A flood advisory was issued Sunday afternoon for Santa Barbara County, as a strong late-season storm was moving through the region.
Rainfall rates through the afternoon generally ranged between 0.25 and 0.33 inches per hour, according to the National Weather Service in Oxnard, although some areas have seen as much as 0.65 inches per hour.
“Rainfall rates are expected to peak this evening, when there will also be a slight chance of thunderstorms,” the advisory said.
“During this time, rainfall rates between 0.50 and 0.75 inches per hour will become more common across south- and southwest-facing slopes, especially the Santa Ynez range and near thunderstorms.”
Forecasters were expecting widespread roadway flooding from the storm through the evening hours.
“There will also be the threat of rock and mudslides, especially on canyon and mountain roadways,” the advisory said. “The Cave Fire burn area could also see localized and shallow mud and debris flows this evening.”
The advisory originally was to be in effect until 10:45 p.m. Sunday, but it was extended to 4:30 a.m. Monday.
Rainfall totals through Tuesday are expected to range from 1 to 2 inches in coastal and valley areas, and up to 3 inches in the foothills and mountains.
Local rainfall totals to 4 inches or more will be possible in some mountain areas, according to the National Weather Service forecast discussion for Santa Barbara County.
As of 9 a.m. Monday, Refugio Pass along the Gaviota Coast had received 5.67 inches from the storm, followed closely by San Marcos Pass at 5.56 inches, Tecolote Canyon west of Goleta with 4.90 inches, and the KTYD tower off Gibraltar Road above Santa Barbara with 4.64 inches.
Rancho San Julian southwest of Buellton received at 4.75 inches, and Celite near Lompoc had 3.09 inches.

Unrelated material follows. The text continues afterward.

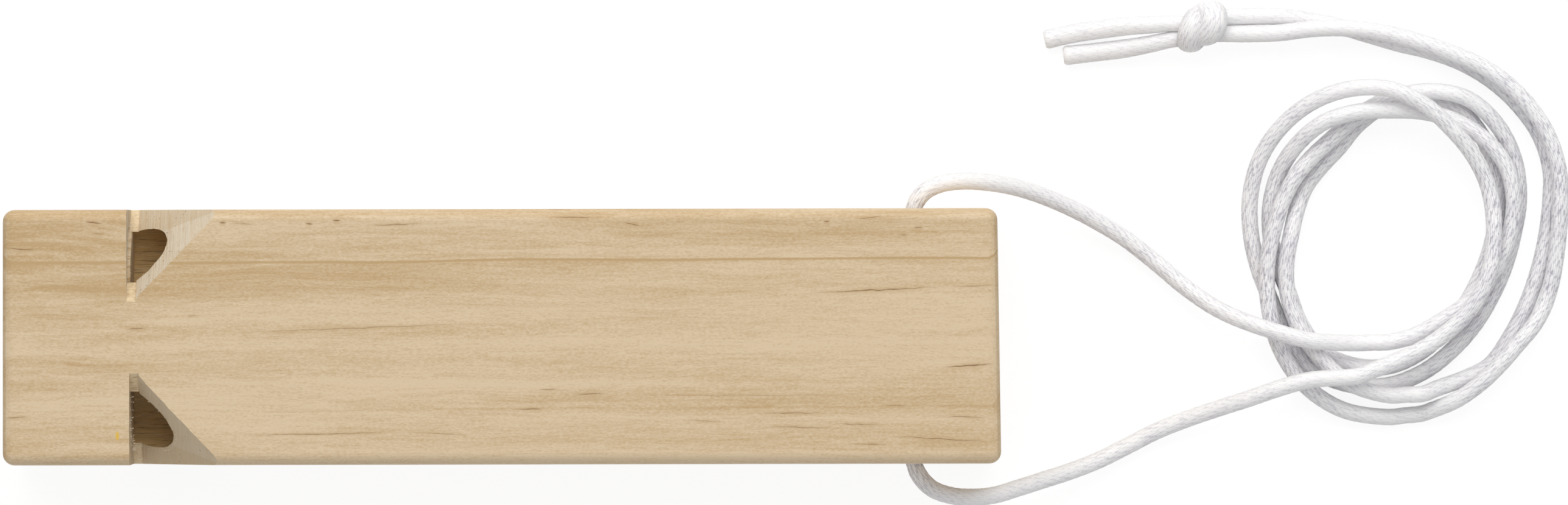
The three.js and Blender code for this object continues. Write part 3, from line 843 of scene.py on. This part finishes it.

Other readings included 1.59 inches in Santa Barbara, 1.78 inches in Goleta, 1.56 inches in Montecito, 0.79 inches in Santa Maria, 1.60 inches in Lompoc, and 1.95 inches in Santa Ynez.
The Santa Barbara Airport set a rainfall record for April 5 on Sunday with 1.12 inches. That broke a mark of 0.95 inches set in 1969.
The Santa Ynez River above Lake Cachuma was rising, which should increase the lake level over the coming days and weeks. The lake was at 75% of capacity Monday morning, 17 feet below spill level.
The storm also boosted the countywide seasonal rainfall total to date to 90% of normal.
A chance of showers remains in the forecast through Thursday, with sunny skies returning Friday and through next weekend.
Daytime high temperatures should be around 60, with overnight lows in the mid-40s.
Winds with gusts to 25 mph were in the forecast overnight Sunday into Monday.